I know this wasn’t a mistake. I learned a whole lot in this last three months and I’m really grateful. I’m glad we both had the courage to try something new, and I know that not everything has to work out to have been a success.

I know I don’t have a single regret, and I’m so grateful to be able to say that.

I know better is coming.  I know there’s someone/thing out there that won’t make me cry at night and will bring out the best in me and not expect me to be someone I’m not.

I know there’s nothing fundamentally wrong with me.  I know there’s nothing fundamentally wrong with him. It just wasn’t a good match.  And that’s enough of an explanation.  If you want more dirt, well, mind your own business.  I’m looking ahead, not behind.  And there’s no sides, either, so don’t bother picking one.

I know I’m going to take a few months off, the time I probably should have taken when I first left the ship but didn’t… I’m going to finish my thesis, give it the time it deserves (and it’s been sorely abandoned in the corner these last few months).  I’m going to explore the special places in the Boston area that I haven’t made it to yet.  I’m going to visit family.  I’m going to put out some feelers for jobs, but not rush into anything.  I’m going to write.
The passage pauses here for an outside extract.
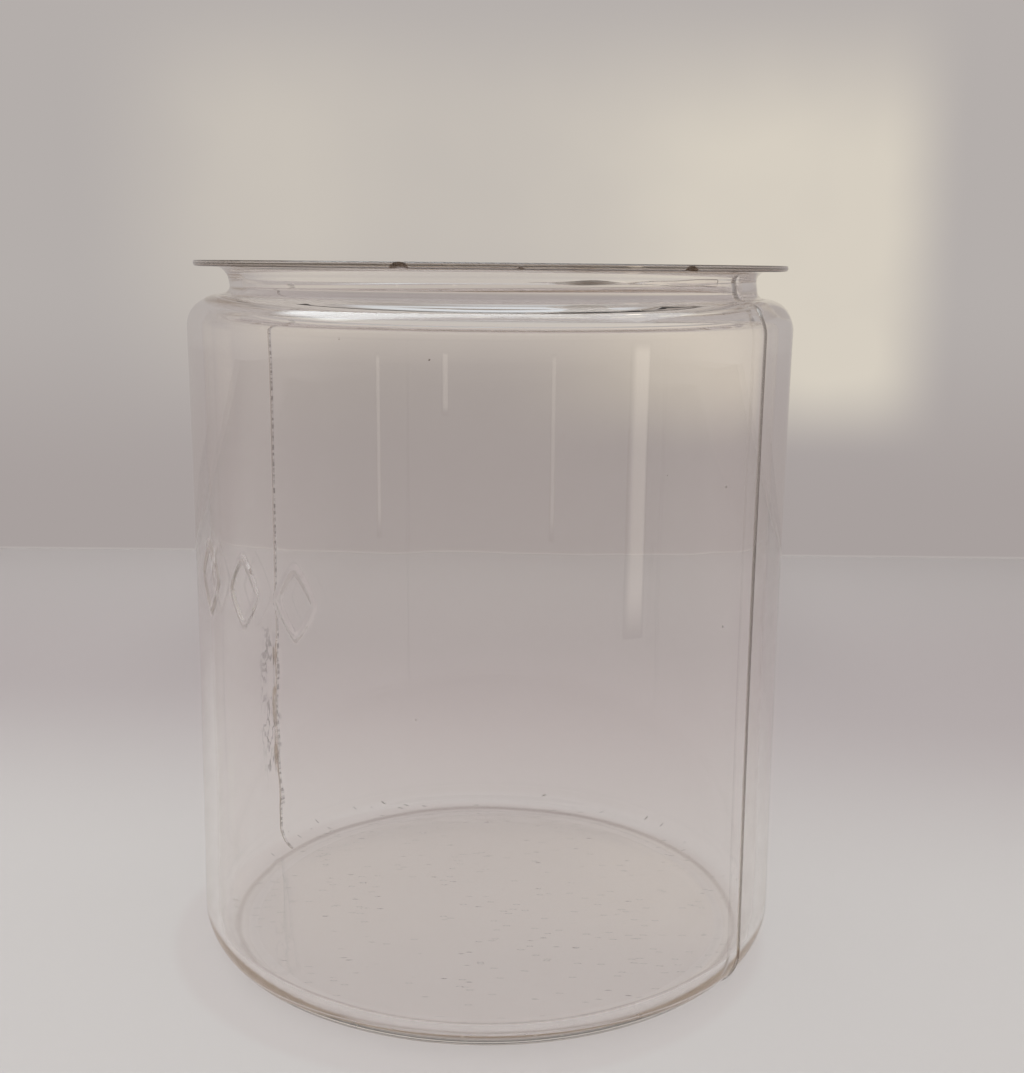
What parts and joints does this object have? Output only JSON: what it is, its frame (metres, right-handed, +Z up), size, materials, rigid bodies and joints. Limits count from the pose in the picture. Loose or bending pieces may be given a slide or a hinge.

I’m going to breathe and meditate and pray and go to the gym and eat well and speak life and put one foot in front of the other while clinging to the hand of the One who created both the feet and the path and the universe and the passion and fire within my soul. 

I’m truly grateful to everyone who has been a part of this journey.  I’m really excited to see what adventure is next.

Greater things are yet to come.

P.s. for those of you who know some of the people I work with – all is well.  True friendships endure, something for which I’m deeply grateful.

The sunrise over Boston this morning... breathtaking.